[DATASET ROWS]
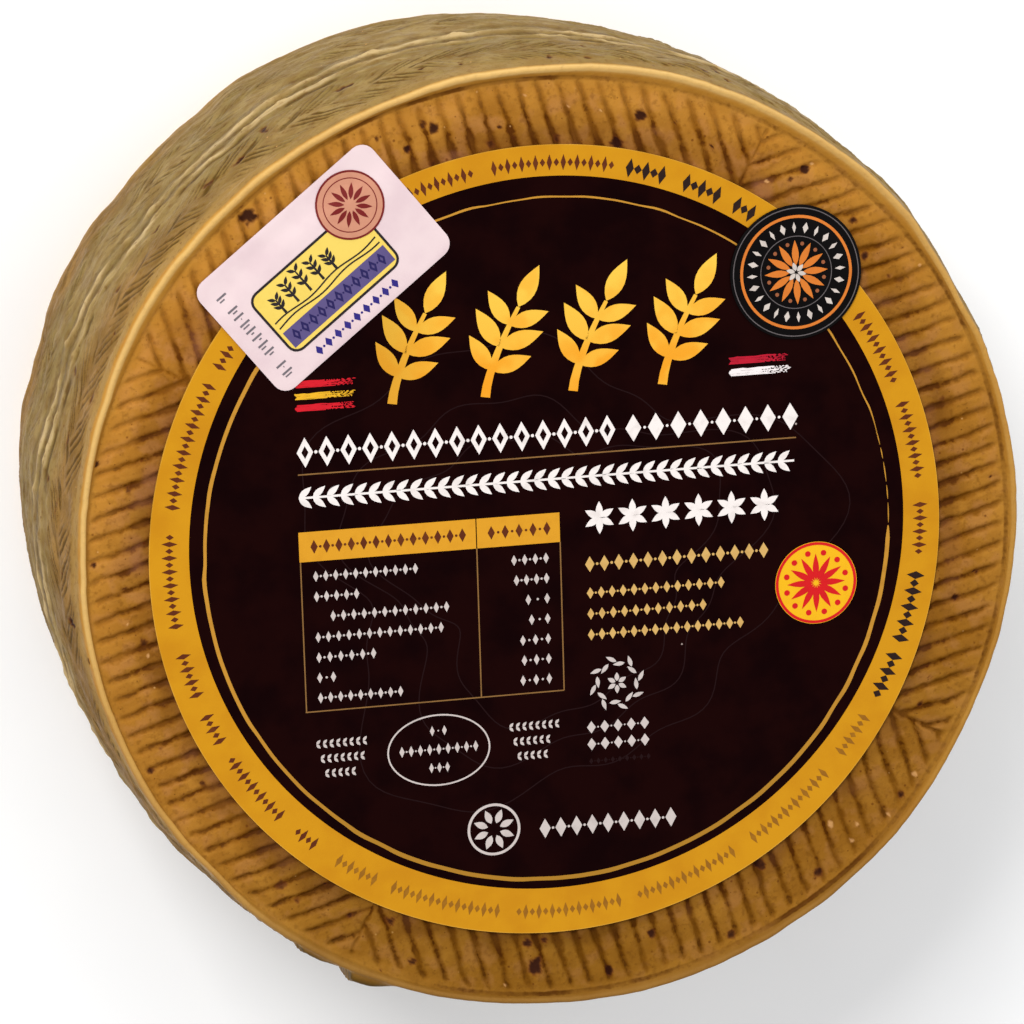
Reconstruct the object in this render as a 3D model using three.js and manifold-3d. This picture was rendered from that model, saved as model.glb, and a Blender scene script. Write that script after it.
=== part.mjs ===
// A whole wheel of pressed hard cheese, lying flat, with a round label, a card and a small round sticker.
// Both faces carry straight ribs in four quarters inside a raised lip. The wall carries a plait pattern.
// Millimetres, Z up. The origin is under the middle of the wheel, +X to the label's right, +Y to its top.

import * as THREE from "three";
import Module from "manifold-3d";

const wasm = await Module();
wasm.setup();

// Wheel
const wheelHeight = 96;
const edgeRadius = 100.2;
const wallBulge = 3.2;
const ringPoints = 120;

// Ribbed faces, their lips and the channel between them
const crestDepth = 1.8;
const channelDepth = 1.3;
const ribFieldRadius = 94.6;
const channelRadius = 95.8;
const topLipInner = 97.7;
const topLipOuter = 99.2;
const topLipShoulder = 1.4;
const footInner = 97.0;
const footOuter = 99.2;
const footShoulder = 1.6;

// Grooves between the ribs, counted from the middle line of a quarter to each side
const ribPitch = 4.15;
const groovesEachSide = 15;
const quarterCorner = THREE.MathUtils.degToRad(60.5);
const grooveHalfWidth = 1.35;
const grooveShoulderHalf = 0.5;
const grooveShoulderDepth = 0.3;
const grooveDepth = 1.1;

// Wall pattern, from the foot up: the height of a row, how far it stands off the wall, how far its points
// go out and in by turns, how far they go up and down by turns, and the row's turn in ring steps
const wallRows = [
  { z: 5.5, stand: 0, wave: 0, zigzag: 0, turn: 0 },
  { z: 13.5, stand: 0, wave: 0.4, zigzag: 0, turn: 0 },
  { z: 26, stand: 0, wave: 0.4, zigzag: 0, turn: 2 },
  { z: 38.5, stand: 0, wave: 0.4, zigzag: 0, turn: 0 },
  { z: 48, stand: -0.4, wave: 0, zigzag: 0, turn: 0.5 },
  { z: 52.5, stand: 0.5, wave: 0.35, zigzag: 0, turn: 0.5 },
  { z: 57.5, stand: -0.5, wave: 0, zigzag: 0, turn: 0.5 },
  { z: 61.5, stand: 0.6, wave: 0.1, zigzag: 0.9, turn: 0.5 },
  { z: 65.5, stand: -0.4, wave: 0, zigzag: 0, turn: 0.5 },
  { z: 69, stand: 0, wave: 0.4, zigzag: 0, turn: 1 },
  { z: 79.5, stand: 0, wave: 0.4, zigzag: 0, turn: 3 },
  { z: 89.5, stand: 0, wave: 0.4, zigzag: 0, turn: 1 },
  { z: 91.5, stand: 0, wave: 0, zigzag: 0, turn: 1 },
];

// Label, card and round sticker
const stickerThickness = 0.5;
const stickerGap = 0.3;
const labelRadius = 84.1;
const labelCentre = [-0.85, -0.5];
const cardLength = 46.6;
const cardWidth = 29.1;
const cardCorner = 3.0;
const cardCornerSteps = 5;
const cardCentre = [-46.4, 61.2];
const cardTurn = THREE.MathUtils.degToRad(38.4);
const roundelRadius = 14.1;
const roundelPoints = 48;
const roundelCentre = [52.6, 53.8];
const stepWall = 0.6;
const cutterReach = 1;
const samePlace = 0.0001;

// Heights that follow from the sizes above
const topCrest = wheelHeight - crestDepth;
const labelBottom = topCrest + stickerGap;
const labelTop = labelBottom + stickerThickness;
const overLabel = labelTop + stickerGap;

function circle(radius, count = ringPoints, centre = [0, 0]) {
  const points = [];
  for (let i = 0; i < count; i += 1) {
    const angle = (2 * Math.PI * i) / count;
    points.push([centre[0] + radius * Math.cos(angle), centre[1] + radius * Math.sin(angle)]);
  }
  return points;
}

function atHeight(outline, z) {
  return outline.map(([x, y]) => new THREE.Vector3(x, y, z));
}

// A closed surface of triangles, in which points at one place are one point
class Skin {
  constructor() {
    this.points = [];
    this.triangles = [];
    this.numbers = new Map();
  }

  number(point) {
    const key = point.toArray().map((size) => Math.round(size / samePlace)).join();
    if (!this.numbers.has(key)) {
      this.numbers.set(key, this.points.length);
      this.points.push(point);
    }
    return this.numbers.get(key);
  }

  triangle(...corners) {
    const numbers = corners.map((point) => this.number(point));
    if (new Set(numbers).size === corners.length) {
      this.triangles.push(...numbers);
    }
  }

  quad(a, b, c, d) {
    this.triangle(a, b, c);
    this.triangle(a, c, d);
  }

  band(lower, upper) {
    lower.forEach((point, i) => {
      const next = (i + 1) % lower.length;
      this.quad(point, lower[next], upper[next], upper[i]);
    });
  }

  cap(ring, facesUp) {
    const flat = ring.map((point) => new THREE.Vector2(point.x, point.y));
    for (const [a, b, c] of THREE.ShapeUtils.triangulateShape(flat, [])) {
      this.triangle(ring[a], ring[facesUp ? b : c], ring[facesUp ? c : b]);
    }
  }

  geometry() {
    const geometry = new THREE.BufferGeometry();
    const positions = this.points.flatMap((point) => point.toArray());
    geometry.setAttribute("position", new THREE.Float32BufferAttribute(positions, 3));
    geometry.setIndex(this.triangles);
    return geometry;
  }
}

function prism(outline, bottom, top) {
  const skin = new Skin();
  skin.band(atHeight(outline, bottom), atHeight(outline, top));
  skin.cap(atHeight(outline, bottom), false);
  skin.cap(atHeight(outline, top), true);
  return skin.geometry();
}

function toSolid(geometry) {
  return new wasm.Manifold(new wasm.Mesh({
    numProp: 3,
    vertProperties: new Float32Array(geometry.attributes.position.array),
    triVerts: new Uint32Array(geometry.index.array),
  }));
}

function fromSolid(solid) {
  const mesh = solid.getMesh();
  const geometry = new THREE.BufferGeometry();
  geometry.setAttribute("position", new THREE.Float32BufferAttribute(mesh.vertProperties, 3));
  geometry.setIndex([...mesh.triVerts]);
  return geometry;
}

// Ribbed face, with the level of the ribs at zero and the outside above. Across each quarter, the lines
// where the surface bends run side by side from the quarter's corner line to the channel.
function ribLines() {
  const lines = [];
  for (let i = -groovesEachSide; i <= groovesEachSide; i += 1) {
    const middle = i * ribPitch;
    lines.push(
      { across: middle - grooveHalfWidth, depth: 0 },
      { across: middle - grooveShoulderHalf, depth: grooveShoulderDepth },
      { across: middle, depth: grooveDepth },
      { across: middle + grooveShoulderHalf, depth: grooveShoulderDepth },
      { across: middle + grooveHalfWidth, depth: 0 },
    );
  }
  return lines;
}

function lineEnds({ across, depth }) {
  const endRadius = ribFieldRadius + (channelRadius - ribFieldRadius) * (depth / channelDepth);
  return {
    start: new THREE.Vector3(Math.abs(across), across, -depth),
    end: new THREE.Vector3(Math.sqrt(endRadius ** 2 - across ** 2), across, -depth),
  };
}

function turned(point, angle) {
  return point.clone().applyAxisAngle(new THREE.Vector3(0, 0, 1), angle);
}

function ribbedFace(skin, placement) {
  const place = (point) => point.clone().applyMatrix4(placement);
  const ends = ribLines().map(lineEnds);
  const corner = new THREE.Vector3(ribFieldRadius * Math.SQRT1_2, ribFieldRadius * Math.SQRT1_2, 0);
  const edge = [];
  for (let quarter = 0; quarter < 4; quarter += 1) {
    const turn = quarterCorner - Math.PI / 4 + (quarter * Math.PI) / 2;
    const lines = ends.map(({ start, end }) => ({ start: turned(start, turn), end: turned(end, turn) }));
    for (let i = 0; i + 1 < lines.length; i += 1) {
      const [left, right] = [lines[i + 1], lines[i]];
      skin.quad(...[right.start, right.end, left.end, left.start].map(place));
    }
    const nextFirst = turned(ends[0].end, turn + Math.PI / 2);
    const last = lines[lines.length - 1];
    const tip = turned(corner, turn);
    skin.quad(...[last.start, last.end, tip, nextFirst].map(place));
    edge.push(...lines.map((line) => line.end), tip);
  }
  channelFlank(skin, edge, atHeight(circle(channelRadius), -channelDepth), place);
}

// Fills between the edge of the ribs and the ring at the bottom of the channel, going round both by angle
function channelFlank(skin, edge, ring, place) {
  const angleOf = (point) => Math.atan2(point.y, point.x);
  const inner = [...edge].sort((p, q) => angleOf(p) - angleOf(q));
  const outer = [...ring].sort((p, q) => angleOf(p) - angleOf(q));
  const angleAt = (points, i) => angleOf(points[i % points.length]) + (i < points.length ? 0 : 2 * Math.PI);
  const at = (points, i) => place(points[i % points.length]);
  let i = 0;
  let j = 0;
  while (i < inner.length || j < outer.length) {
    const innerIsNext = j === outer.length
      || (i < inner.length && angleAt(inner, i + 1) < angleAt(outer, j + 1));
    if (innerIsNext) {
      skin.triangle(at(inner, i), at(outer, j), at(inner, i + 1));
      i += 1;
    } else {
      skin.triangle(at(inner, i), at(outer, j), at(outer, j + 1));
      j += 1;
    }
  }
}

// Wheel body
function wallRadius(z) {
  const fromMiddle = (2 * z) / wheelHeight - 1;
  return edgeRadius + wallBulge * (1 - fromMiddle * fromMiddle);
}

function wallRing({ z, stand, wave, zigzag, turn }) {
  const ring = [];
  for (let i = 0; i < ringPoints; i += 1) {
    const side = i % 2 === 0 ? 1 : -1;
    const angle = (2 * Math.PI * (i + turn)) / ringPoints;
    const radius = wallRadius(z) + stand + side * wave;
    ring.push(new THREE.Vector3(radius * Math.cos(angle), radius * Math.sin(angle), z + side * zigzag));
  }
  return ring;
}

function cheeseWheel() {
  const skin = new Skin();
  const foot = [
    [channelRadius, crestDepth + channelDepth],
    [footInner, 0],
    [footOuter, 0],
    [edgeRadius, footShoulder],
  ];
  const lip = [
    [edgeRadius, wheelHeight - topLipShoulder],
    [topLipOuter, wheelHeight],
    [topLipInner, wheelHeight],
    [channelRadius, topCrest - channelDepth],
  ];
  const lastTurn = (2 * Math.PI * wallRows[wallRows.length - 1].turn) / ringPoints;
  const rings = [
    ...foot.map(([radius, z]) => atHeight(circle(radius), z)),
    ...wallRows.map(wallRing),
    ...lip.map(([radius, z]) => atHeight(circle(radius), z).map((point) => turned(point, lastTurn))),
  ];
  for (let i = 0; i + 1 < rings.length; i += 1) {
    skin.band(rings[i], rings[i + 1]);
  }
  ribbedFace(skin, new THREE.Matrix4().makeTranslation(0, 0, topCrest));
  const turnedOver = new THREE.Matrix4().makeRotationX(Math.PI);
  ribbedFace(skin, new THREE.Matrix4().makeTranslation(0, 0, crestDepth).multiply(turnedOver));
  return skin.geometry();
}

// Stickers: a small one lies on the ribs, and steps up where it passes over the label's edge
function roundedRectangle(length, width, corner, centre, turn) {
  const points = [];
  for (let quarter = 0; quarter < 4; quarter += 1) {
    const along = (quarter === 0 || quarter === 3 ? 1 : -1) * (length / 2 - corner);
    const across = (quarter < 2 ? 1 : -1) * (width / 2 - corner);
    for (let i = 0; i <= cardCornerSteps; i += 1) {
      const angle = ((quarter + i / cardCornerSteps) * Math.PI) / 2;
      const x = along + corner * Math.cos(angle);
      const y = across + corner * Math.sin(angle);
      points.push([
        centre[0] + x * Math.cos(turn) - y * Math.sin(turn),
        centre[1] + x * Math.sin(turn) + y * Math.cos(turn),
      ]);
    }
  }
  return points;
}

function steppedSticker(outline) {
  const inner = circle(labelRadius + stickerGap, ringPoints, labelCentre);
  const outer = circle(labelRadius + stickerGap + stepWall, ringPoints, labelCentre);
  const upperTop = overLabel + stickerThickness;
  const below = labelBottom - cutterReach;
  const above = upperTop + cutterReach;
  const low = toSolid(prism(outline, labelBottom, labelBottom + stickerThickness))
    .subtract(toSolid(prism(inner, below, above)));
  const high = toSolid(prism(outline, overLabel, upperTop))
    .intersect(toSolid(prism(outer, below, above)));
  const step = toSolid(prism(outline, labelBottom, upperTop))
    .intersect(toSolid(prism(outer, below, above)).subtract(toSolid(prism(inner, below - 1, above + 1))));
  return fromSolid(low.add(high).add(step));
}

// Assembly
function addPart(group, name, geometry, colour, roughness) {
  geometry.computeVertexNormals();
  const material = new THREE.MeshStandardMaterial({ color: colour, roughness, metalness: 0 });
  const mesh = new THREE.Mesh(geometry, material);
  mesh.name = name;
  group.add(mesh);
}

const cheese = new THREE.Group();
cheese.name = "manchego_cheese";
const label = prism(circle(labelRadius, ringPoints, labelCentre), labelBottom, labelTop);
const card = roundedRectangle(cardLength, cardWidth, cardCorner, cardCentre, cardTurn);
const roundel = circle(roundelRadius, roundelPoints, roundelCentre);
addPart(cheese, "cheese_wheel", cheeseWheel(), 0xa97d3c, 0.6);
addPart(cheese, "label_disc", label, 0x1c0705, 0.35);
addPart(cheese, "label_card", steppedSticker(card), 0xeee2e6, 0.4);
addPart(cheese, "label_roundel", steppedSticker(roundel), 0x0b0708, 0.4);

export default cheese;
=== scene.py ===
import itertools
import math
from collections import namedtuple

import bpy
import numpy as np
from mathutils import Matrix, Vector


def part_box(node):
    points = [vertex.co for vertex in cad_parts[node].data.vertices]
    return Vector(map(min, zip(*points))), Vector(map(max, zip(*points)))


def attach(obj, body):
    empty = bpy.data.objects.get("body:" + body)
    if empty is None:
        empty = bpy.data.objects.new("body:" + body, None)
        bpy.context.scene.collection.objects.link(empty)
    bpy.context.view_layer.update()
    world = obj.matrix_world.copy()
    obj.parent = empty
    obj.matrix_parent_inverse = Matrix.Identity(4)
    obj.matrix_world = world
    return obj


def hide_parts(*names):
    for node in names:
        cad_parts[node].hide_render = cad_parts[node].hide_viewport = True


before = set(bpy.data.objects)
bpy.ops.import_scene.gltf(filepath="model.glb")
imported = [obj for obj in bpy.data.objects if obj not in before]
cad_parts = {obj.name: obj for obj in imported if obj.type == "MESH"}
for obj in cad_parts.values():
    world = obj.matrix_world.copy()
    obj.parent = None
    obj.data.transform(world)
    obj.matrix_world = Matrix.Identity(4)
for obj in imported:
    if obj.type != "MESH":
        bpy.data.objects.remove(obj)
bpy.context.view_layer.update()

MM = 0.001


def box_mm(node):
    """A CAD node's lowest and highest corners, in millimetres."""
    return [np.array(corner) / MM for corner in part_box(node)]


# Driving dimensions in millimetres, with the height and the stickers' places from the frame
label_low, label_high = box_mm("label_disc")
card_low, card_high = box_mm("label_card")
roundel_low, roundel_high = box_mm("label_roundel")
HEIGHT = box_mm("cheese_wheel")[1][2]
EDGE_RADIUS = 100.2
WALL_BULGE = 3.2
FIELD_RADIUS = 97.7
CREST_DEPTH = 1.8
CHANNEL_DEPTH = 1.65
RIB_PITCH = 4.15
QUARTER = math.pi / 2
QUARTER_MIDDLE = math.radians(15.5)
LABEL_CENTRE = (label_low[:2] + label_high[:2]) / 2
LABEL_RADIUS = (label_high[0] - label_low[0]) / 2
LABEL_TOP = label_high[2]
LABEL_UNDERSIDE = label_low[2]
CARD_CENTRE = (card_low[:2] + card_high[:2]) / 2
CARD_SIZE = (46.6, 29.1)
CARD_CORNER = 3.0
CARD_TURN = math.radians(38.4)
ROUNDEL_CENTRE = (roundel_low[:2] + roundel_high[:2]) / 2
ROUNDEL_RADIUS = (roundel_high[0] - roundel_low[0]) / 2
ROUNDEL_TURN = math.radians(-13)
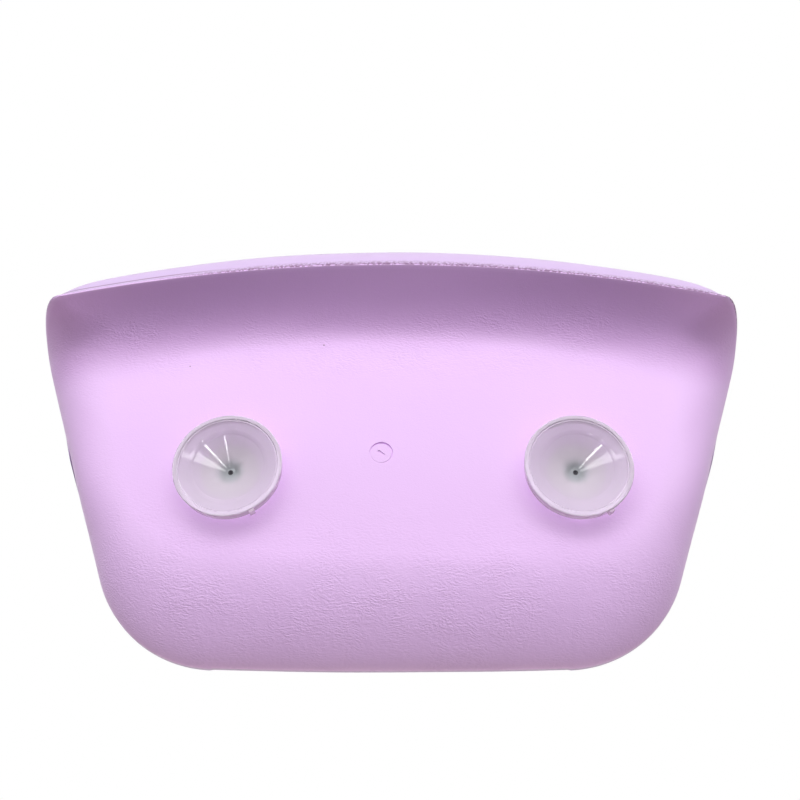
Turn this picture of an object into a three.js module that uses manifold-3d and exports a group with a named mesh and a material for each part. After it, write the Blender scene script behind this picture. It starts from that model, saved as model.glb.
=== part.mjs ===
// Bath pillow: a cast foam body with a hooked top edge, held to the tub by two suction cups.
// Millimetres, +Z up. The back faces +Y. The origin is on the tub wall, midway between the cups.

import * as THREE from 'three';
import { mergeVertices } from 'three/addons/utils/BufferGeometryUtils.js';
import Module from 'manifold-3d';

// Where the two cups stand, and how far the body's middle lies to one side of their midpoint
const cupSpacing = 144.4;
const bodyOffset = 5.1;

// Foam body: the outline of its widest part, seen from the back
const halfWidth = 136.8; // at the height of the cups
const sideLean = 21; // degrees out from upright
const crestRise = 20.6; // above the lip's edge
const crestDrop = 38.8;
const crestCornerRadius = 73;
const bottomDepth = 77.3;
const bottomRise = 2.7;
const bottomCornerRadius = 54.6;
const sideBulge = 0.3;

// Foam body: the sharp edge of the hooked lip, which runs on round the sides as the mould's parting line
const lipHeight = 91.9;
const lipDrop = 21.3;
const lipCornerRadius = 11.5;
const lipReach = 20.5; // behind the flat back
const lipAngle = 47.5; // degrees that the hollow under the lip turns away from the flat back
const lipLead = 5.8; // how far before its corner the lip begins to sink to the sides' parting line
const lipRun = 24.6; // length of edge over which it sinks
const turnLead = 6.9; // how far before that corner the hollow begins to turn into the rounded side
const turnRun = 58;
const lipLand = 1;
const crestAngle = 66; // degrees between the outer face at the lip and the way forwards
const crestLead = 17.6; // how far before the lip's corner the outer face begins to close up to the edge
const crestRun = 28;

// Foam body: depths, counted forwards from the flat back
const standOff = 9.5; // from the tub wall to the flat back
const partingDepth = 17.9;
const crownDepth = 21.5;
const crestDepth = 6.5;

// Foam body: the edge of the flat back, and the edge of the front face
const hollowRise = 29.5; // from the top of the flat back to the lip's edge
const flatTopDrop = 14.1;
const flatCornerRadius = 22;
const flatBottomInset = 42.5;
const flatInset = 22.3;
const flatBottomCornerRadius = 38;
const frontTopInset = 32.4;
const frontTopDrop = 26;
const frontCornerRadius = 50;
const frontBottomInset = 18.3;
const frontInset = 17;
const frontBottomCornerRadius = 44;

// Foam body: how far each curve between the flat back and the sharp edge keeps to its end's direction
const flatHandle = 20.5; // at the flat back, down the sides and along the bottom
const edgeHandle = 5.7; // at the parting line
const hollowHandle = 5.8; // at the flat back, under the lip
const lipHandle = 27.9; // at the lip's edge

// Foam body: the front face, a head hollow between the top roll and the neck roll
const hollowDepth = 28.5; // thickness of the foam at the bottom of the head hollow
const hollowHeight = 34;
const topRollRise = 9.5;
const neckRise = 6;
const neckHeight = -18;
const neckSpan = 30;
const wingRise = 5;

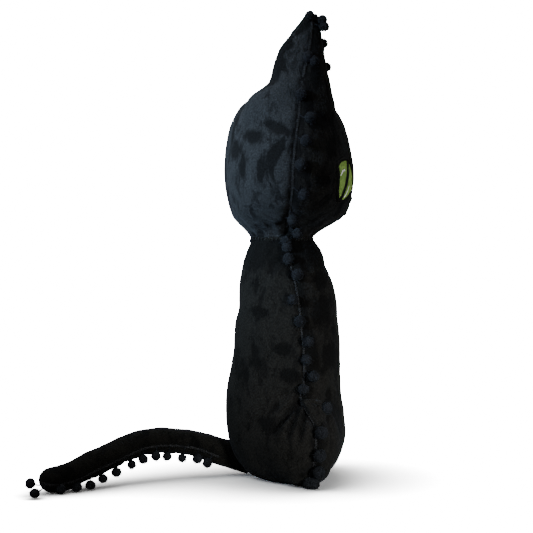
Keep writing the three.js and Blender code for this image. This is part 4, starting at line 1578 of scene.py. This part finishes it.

[WHAT IS ASKED]
Your task is to retype the entries verbatim, starting with the line that holds "const cheese = new THREE.Group();" and stopping after the line that holds "bpy.context.scene.collection.objects.link(empty)".

[FULL SOLUTION]
const cheese = new THREE.Group();
cheese.name = "manchego_cheese";
const label = prism(circle(labelRadius, ringPoints, labelCentre), labelBottom, labelTop);
const card = roundedRectangle(cardLength, cardWidth, cardCorner, cardCentre, cardTurn);
const roundel = circle(roundelRadius, roundelPoints, roundelCentre);
addPart(cheese, "cheese_wheel", cheeseWheel(), 0xa97d3c, 0.6);
addPart(cheese, "label_disc", label, 0x1c0705, 0.35);
addPart(cheese, "label_card", steppedSticker(card), 0xeee2e6, 0.4);
addPart(cheese, "label_roundel", steppedSticker(roundel), 0x0b0708, 0.4);

export default cheese;
=== scene.py ===
import itertools
import math
from collections import namedtuple

import bpy
import numpy as np
from mathutils import Matrix, Vector


def part_box(node):
    points = [vertex.co for vertex in cad_parts[node].data.vertices]
    return Vector(map(min, zip(*points))), Vector(map(max, zip(*points)))


def attach(obj, body):
    empty = bpy.data.objects.get("body:" + body)
    if empty is None:
        empty = bpy.data.objects.new("body:" + body, None)
        bpy.context.scene.collection.objects.link(empty)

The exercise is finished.